Before Selenium, testing the functionality of a web application was done manually, which took many hours. The testing tended to rely on different scenarios. Each scenario was considered a test case to enact the behavior of the web app before its implementation. These test cases were deployed on various browsers to affirm any issues in the source code.
It requires a dedicated team of testers to check all test cases. Accuracy and time are major constraints in web development, which has led to automated test cases that can be used in different web applications without changing the source code. Selenium was developed to automate test cases.
This first chapter of the book offers a complete overview of Selenium and its core architectural design. The subtopics explain using Selenium and compares it to other testing tools in the domain. Later in the chapter, integrating Python with Selenium is explained. Let’s start with a brief history and description of the Selenium tool and the reasons to use it.
What Is Selenium?
Selenium came into existence in 2004 at ThoughtWorks to test a web application named Time and Expenses by Jason Huggins. The tool was developed to test the front-end behavior of an application in various browsers. The tool was popular and open source. The increase in demand for automated testing led to the development of several versions of Selenium over the years, which are discussed next.
Selenium Tools and Versions
Any one (or more) of these Selenium tools can be used by an organization; the choice depends on the test environment’s requirements. The first tool developed by ThoughtWorks was Selenium Core in 2004. It allowed the tester to write their own code/script to automate front-end interactions like keyboard or mouse activities. These activities were similar to a user interacting with the application.
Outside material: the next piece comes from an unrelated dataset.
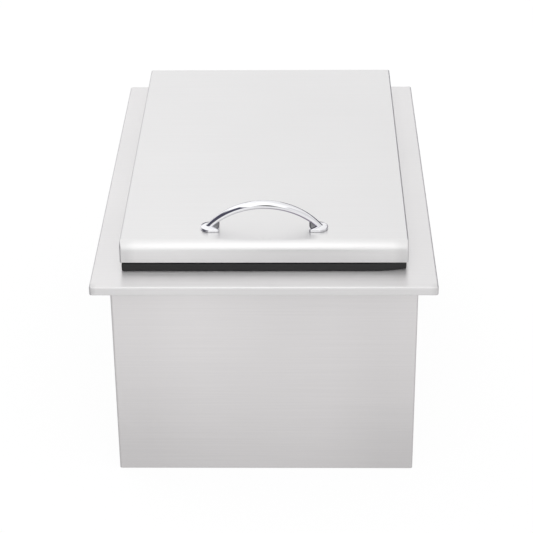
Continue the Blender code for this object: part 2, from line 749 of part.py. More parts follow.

In web application security, there is a policy that grants a test script permission to access data in web pages from the same origin; this policy is called a same-host policy. A same-host policy only allows a test case to access pages within the same domain. For example, a test script can access multiple pages within www.apress.com, such as www.apress.com/in/python and www.apress.com/in/about, because of the same-host policy; however, this policy does not allow access to pages from different sites, such as https://google.com or https://wikipedia.org.
Due to the same-host policy, access to code elements is denied or blocked when using external scripts. To avoid this complication, Huggins and Paul Hammant developed a server component that enables you to test a web app with a test script that makes the browser believe that both are from the same source. This core Selenium was eventually known as Driven Selenium or Selenium B.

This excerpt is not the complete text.